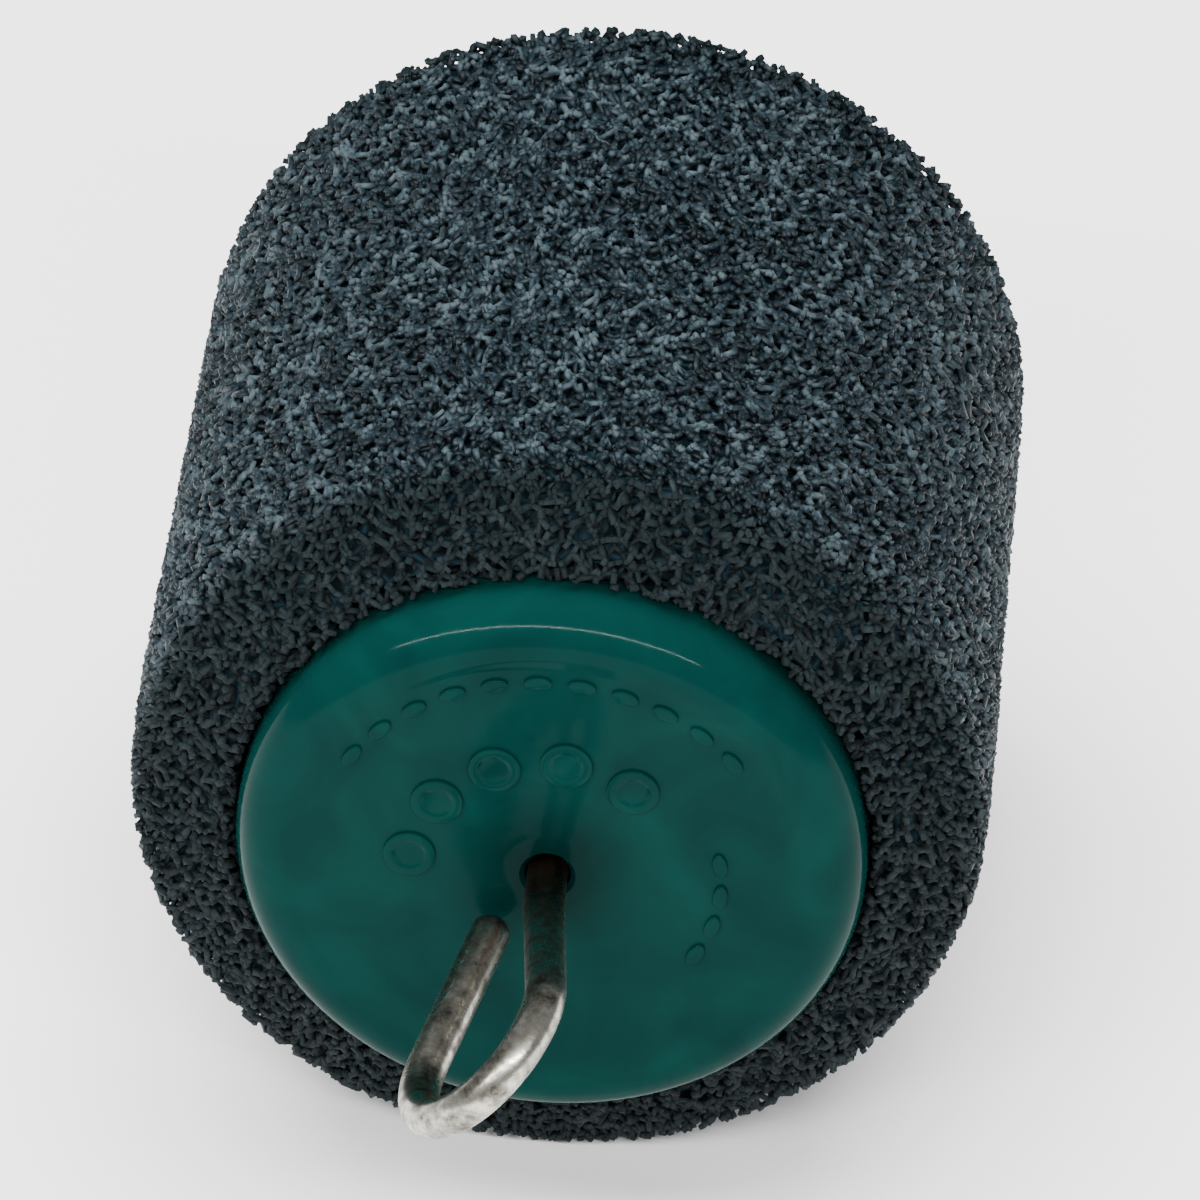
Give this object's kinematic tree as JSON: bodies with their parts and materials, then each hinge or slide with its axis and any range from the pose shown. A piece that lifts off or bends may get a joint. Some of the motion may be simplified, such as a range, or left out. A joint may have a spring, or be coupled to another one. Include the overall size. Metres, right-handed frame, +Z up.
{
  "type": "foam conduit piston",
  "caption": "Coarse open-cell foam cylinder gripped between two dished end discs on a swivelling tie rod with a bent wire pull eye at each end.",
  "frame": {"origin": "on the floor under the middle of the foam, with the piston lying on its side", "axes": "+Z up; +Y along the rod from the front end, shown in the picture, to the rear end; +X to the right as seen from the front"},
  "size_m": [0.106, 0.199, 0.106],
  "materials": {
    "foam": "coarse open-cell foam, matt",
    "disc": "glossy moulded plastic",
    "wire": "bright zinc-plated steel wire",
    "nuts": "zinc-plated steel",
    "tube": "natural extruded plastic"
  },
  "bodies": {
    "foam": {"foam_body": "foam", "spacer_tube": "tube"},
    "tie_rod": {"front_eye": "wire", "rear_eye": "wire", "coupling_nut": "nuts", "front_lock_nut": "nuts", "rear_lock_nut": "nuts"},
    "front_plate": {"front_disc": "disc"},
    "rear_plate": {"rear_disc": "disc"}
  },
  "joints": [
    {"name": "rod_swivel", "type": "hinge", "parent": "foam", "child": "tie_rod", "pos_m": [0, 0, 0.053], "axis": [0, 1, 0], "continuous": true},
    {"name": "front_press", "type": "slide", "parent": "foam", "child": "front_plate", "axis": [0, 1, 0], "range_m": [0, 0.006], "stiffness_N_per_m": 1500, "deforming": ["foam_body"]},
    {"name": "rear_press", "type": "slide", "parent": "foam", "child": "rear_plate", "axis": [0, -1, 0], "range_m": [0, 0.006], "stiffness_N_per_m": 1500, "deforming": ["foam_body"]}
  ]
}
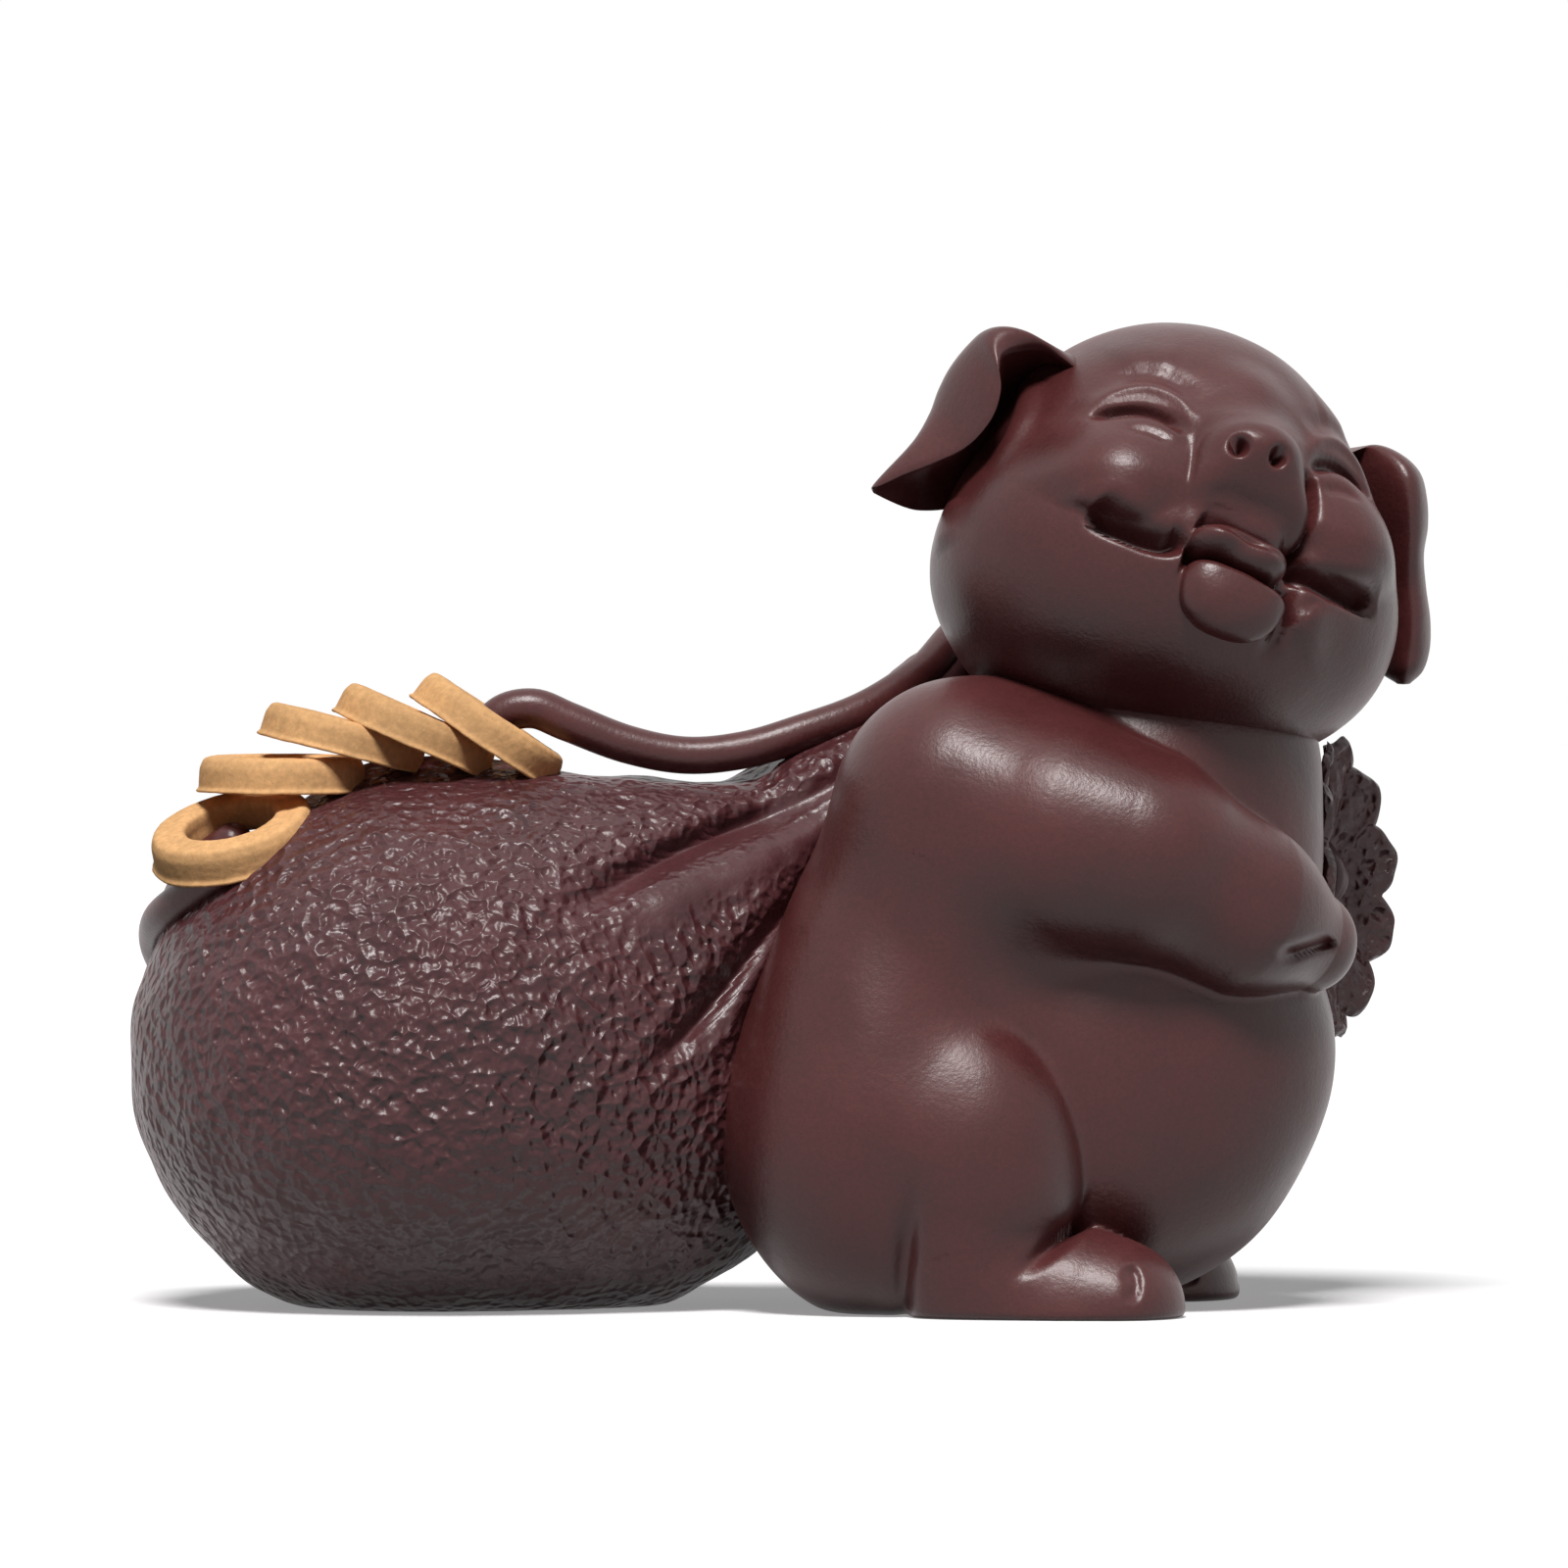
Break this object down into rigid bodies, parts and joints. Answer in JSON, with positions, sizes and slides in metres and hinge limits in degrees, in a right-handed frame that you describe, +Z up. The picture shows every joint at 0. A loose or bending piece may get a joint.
----
What is required
Restate every record exactly, leaving nothing out.

Result below
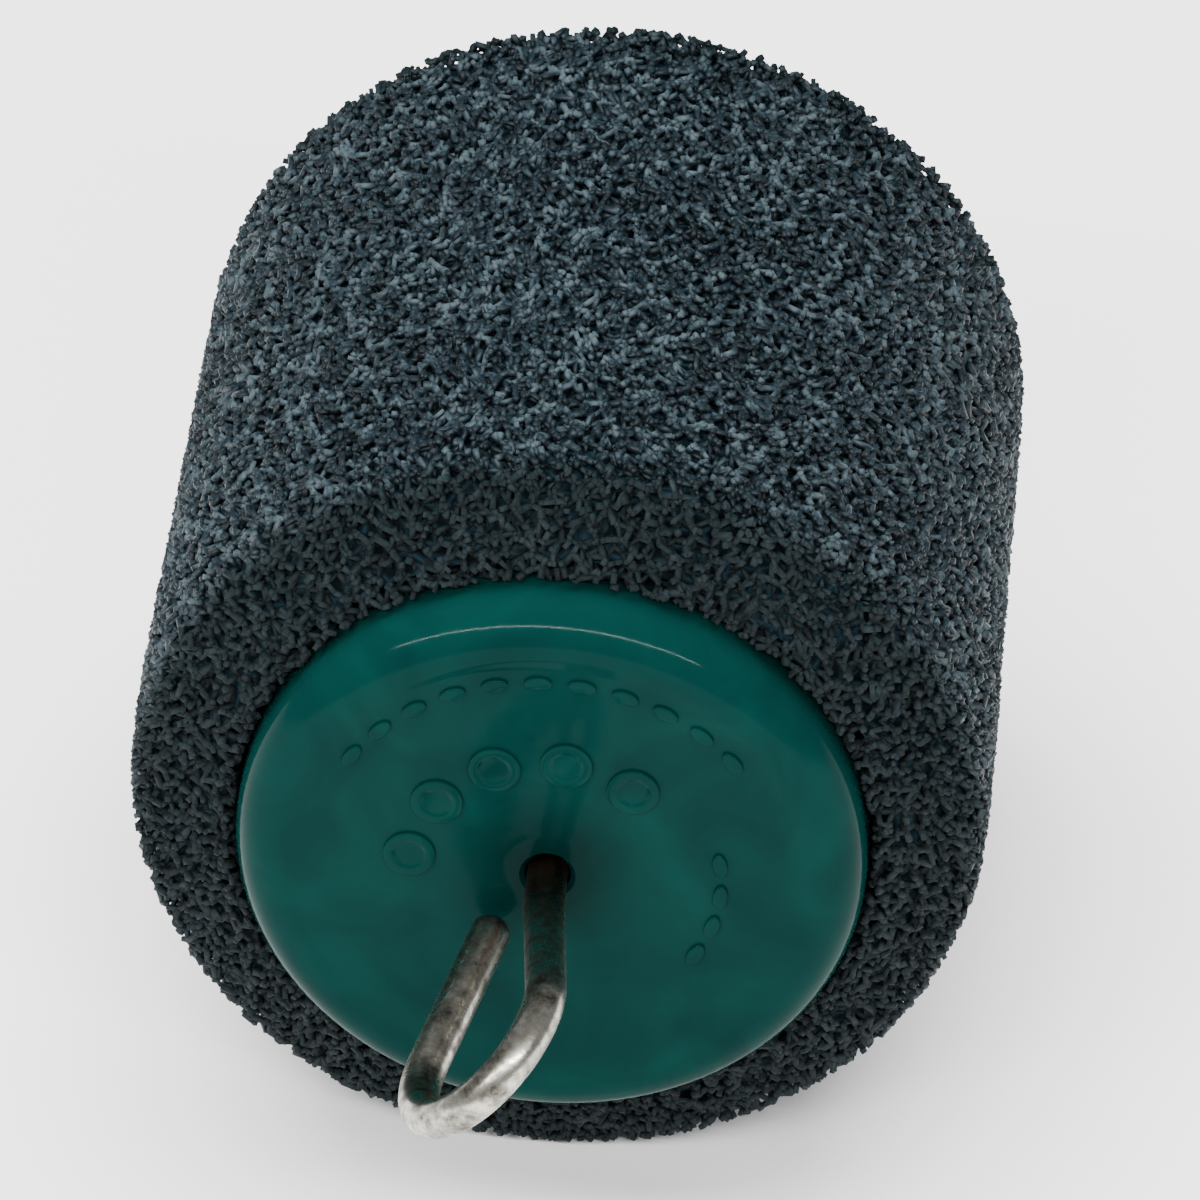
Give this object's kinematic tree as JSON: bodies with their parts and materials, then each hinge or slide with its axis and any range from the pose shown. A piece that lifts off or bends may get a joint. Some of the motion may be simplified, such as a range, or left out. A joint may have a spring, or be coupled to another one. Include the overall size. Metres, right-handed frame, +Z up.
{
  "type": "foam conduit piston",
  "caption": "Coarse open-cell foam cylinder gripped between two dished end discs on a swivelling tie rod with a bent wire pull eye at each end.",
  "frame": {"origin": "on the floor under the middle of the foam, with the piston lying on its side", "axes": "+Z up; +Y along the rod from the front end, shown in the picture, to the rear end; +X to the right as seen from the front"},
  "size_m": [0.106, 0.199, 0.106],
  "materials": {
    "foam": "coarse open-cell foam, matt",
    "disc": "glossy moulded plastic",
    "wire": "bright zinc-plated steel wire",
    "nuts": "zinc-plated steel",
    "tube": "natural extruded plastic"
  },
  "bodies": {
    "foam": {"foam_body": "foam", "spacer_tube": "tube"},
    "tie_rod": {"front_eye": "wire", "rear_eye": "wire", "coupling_nut": "nuts", "front_lock_nut": "nuts", "rear_lock_nut": "nuts"},
    "front_plate": {"front_disc": "disc"},
    "rear_plate": {"rear_disc": "disc"}
  },
  "joints": [
    {"name": "rod_swivel", "type": "hinge", "parent": "foam", "child": "tie_rod", "pos_m": [0, 0, 0.053], "axis": [0, 1, 0], "continuous": true},
    {"name": "front_press", "type": "slide", "parent": "foam", "child": "front_plate", "axis": [0, 1, 0], "range_m": [0, 0.006], "stiffness_N_per_m": 1500, "deforming": ["foam_body"]},
    {"name": "rear_press", "type": "slide", "parent": "foam", "child": "rear_plate", "axis": [0, -1, 0], "range_m": [0, 0.006], "stiffness_N_per_m": 1500, "deforming": ["foam_body"]}
  ]
}
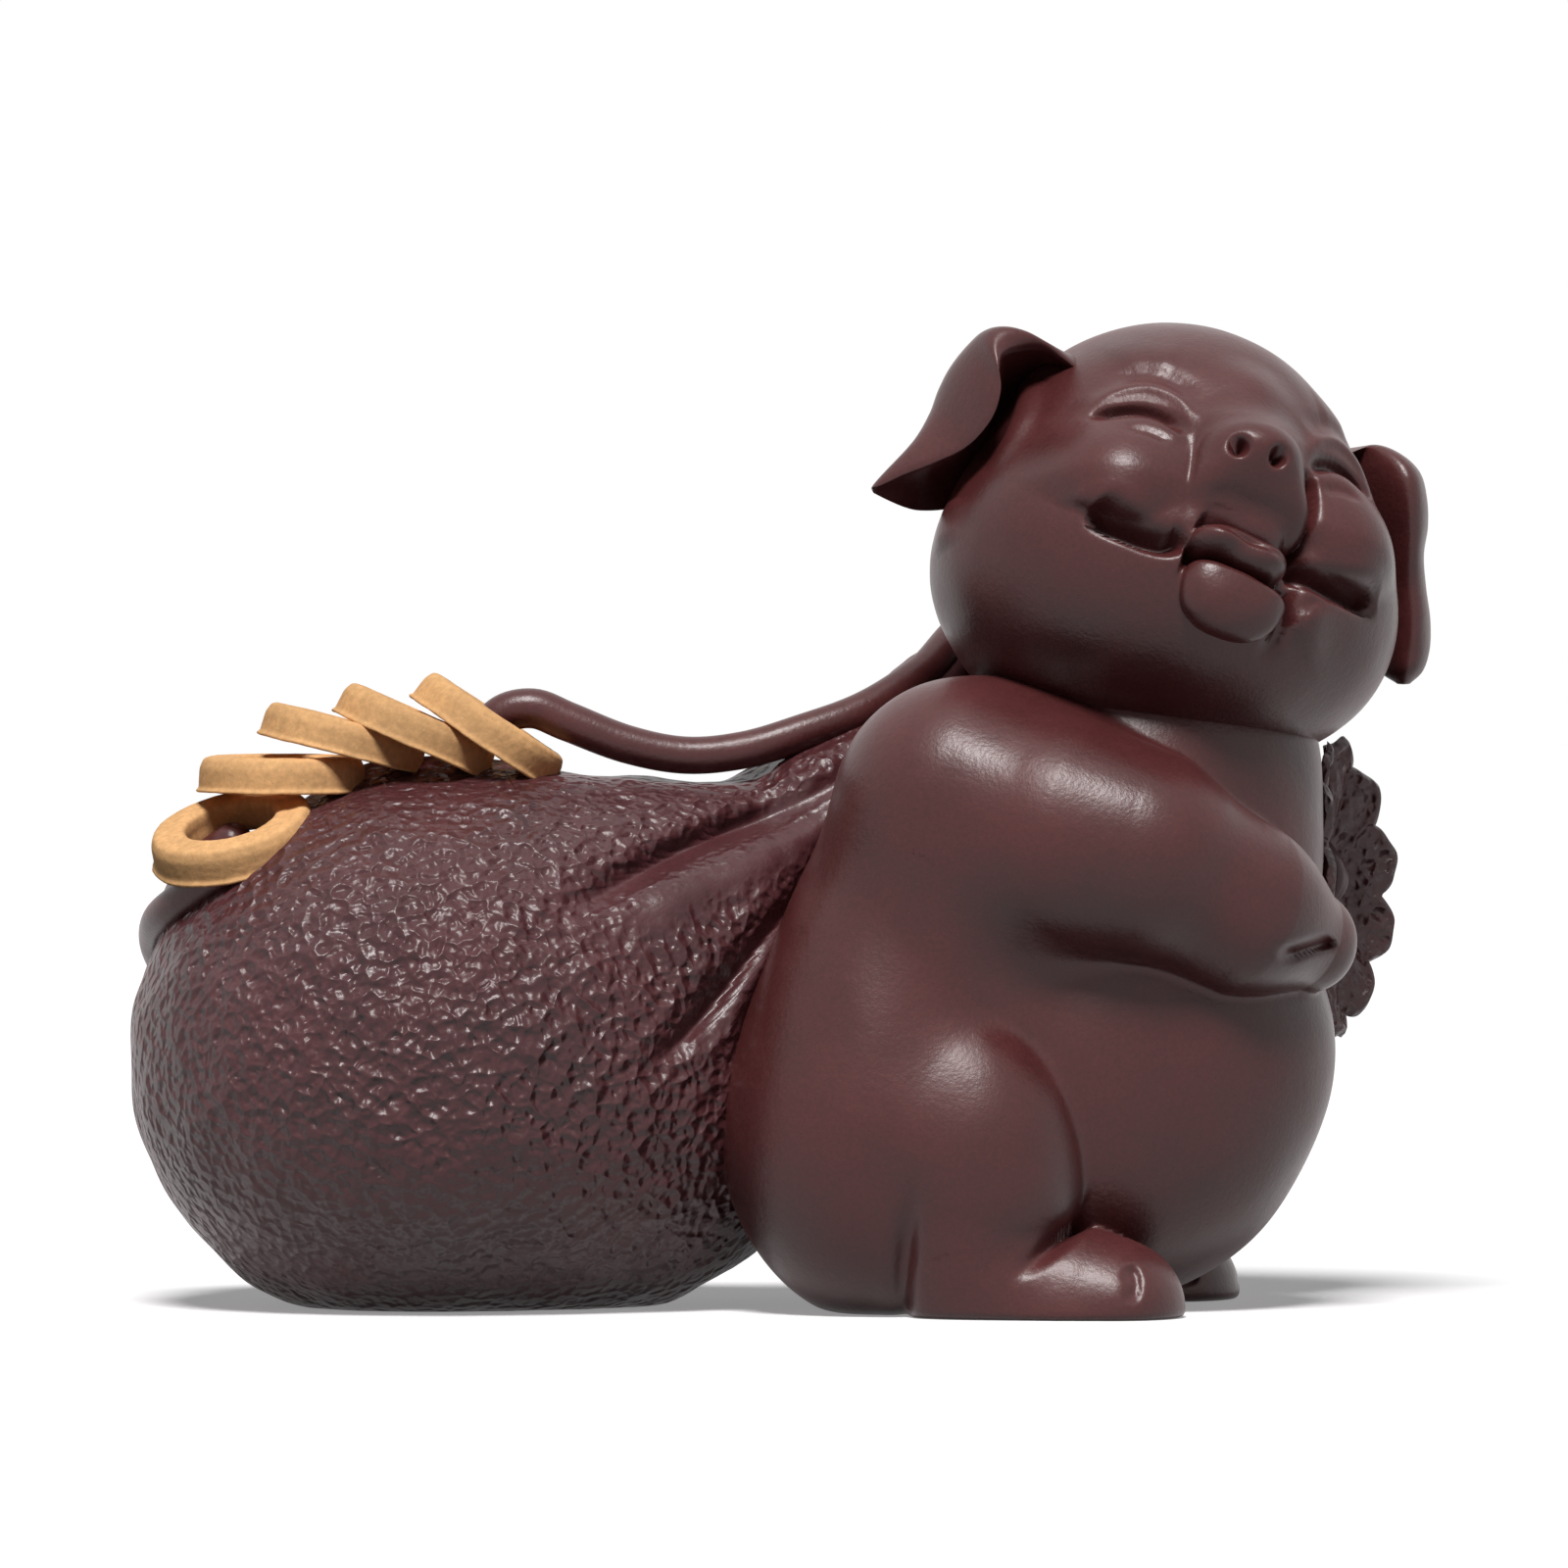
Break this object down into rigid bodies, parts and joints. Answer in JSON, with positions, sizes and slides in metres and hinge limits in degrees, in a right-handed frame that you describe, +Z up. The picture shows every joint at 0. A loose or bending piece may get a joint.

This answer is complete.